Selon le gestionnaire du réseau d’électricité au Portugal (REN), la panne d’électricité serait plutôt due à un problème atmosphérique rare. Pour lui des variations extrêmes de température dans l’arrière-pays ont provoqué des oscillations anormales dans les câbles à haute tension. Le phénomène est décrit comme une “vibration atmosphérique induite”. Les réseaux dans la péninsule ibérique étant interconnectés, cela a entraîné une sorte d’effet domino qui a provoqué des défaillances successives dans le réseau européen commun, souligne REN.
Mais pour certains experts, la thèse du Portugal ne convainc pas tout à fait.
Une panne électrique amplifiée par l’isolement de la péninsule Ibérique
“Nous ne pouvons pas spéculer pour l’instant sur les causes” de la panne, a affirmé de son côté Eduardo Prieto, un responsable de Réseau d’Electricité en Espagne sur la radio Cadena Ser. Tout va être “analysé avec le niveau de détail requis” dès que cela serait possible “pour faire la lumière” sur l’origine de la coupure, a encore souligné M. Prieto.
La péninsule Ibérique, comme son nom l’indique, reste isolée du reste de l’Europe. Seules trois lignes à très haute tension la relient à la France. Résultat : en cas de problème, l’aide européenne est limitée à 950 MW, soit l’équivalent d’un réacteur nucléaire de première génération. La RTE, le gestionnaire du réseau de transport d’électricité français, a pu envoyer 700 MW vers l’Espagne, mais cela n’a pas suffi à compenser l’ampleur de la coupure.
D’autres fragilités pèsent en effet sur le réseau espagnol. Très exposé aux énergies renouvelables, il subit de fortes variations de production, difficiles à gérer sans solutions d’équilibrage rapides. Le pays manque de dispositifs pour compenser, par exemple, l’arrêt soudain d’un parc éolien. Or, maintenir l’équilibre permanent entre offre et demande est essentiel pour éviter tout basculement.
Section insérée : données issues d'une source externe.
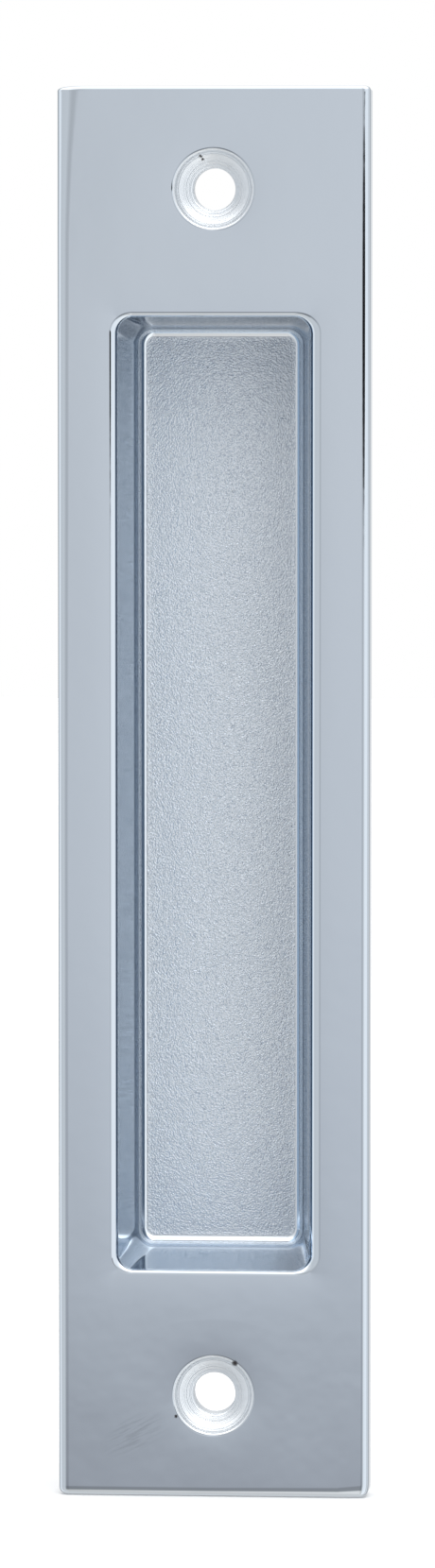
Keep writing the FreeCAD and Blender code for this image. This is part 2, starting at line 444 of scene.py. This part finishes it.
def add_countersink_tool(height):
    """The turned cutter of one screw hole."""
    tool = add_rod(BORE_RADIUS, FACE_Y + SEAT_DEPTH, BACK_Y + 1 * MM, height)
    bpy.ops.object.mode_set(mode="EDIT")
    pick_faces(lambda f: f.normal.y < -SQUARE)
    pull_ring(BOWL_DEPTH - SEAT_DEPTH, BOWL_RADIUS / BORE_RADIUS, height)
    pull_ring(-BOWL_DEPTH - HAIR, MOUTH_RADIUS / BOWL_RADIUS, height)
    pull_ring(0.0, COLLAR, height)
    pull_ring(-1 * MM, 1.0, height)
    rim = MOUTH_RADIUS + TINY
    pick_edges(lambda co: near(co.y, FACE_Y) and math.hypot(co.x, co.z - height) < rim)
    bevel(MOUTH_REACH, 8, BUFFED)
    pick_edges(lambda co: near(co.y, FACE_Y + BOWL_DEPTH))
    bevel(DISHED_REACH, 10)
    pick_edges(lambda co: near(co.y, FACE_Y + SEAT_DEPTH))
    bevel(SEAT_REACH, 4)
    bpy.ops.object.mode_set(mode="OBJECT")
    return tool


tools = [add_countersink_tool(side * SCREW_SPACING / 2) for side in (-1, 1)]
tools += [add_rod(PIN_RADIUS, -PIN_DEPTH, 1 * MM, side * PIN_PLACE) for side in (-1, 1)]
bpy.ops.object.select_all(action="DESELECT")
for tool in tools:
    tool.select_set(True)
bpy.context.view_layer.objects.active = tools[0]
bpy.ops.object.join()
cutter = bpy.context.object
print("cutter has", len(cutter.data.polygons), "faces")

# %% Cut
bpy.ops.object.select_all(action="DESELECT")
handle.select_set(True)
bpy.context.view_layer.objects.active = handle
bpy.ops.object.modifier_add(type="BOOLEAN")
cut = handle.modifiers[-1]
cut.operation = "DIFFERENCE"
cut.solver = "EXACT"
cut.object = cutter
bpy.ops.object.modifier_apply(modifier=cut.name)
bpy.data.objects.remove(cutter)
print("cut casting has", len(handle.data.polygons), "faces")

# %% [markdown]
# ## Shading
#
# On bright chrome a smooth surface needs true normals, because the reflection shows every
# fault in them. Weighted normals let each large flat face keep its own direction right up to
# its roundings, so the flats reflect as flats and only the roundings bend the room.

# %% Smooth shading with weighted normals
SHARPEST_SMOOTH = math.radians(32)
bpy.ops.object.shade_smooth_by_angle(angle=SHARPEST_SMOOTH)
bpy.ops.object.modifier_add(type="WEIGHTED_NORMAL")
weighting = handle.modifiers[-1]
weighting.mode = "FACE_AREA"
weighting.weight = 50
weighting.keep_sharp = True
bpy.ops.object.modifier_apply(modifier=weighting.name)
solid = bmesh.new()
solid.from_mesh(handle.data)
open_edges = sum(1 for edge in solid.edges if not edge.is_manifold)
print("volume in cm3:", round(solid.calc_volume() * 1e6, 3), "open edges:", open_edges)
solid.free()

# %% [markdown]
# ## Effects shared by the finishes
#
# Every finish on the casting is the same chrome, so the finishes differ only in what lies
# under the plating, besides the painted light and shade in the colours of the recess and the
# countersinks. Each shared effect is a node group: it reads the piece's Object
# coordinates in metres and puts out a height or a mask, and each finish sets its strength.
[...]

Le plus étonnant reste cependant la propagation de l’incident. Normalement, des systèmes de sécurité isolent rapidement les pannes. Mais ici, ils n’ont pas suffi. Ce qui interpelle est donc l’ampleur du phénomène. Le gestionnaire dispose en principe de plusieurs outils pour enrayer la crise progressivement. Pourquoi n’ont-ils pas fonctionné ?
Pour sa part, la Commission européenne a indiqué lundi être “en contact” avec les autorités espagnoles et portugaises afin de déterminer “les causes” de la panne d’électricité. L’exécutif européen continuera à “surveiller la situation” et veillera “à ce que l’échange d’informations entre toutes les parties concernées se fasse sans encombre”, a assuré une porte-parole.
Quelques autres méga-pannes
Récemment, dans le monde, hors coupures d’électricité liées à des phénomènes météo, des méga-pannes d’électricité ont affecté la Tunisie en septembre 2023, le Sri Lanka en août 2020, l’Argentine et l’Uruguay en juin 2019, ainsi que l’Inde, dont la moitié du pays est, fin juillet 2012, victime d’un black-out géant.
En Europe, le 4 novembre 2006 avait marqué la première grande panne d’électricité communautaire, quand une défaillance du réseau allemand plonge dans le noir 10 millions de personnes dont la moitié en France et le reste en Allemagne, Belgique, Pays-Bas, Italie, Espagne, pendant près d’une heure.
Trois ans, auparavant, l’Italie toute entière, sauf la Sardaigne, avait été privée d’électricité le 28 septembre 2003.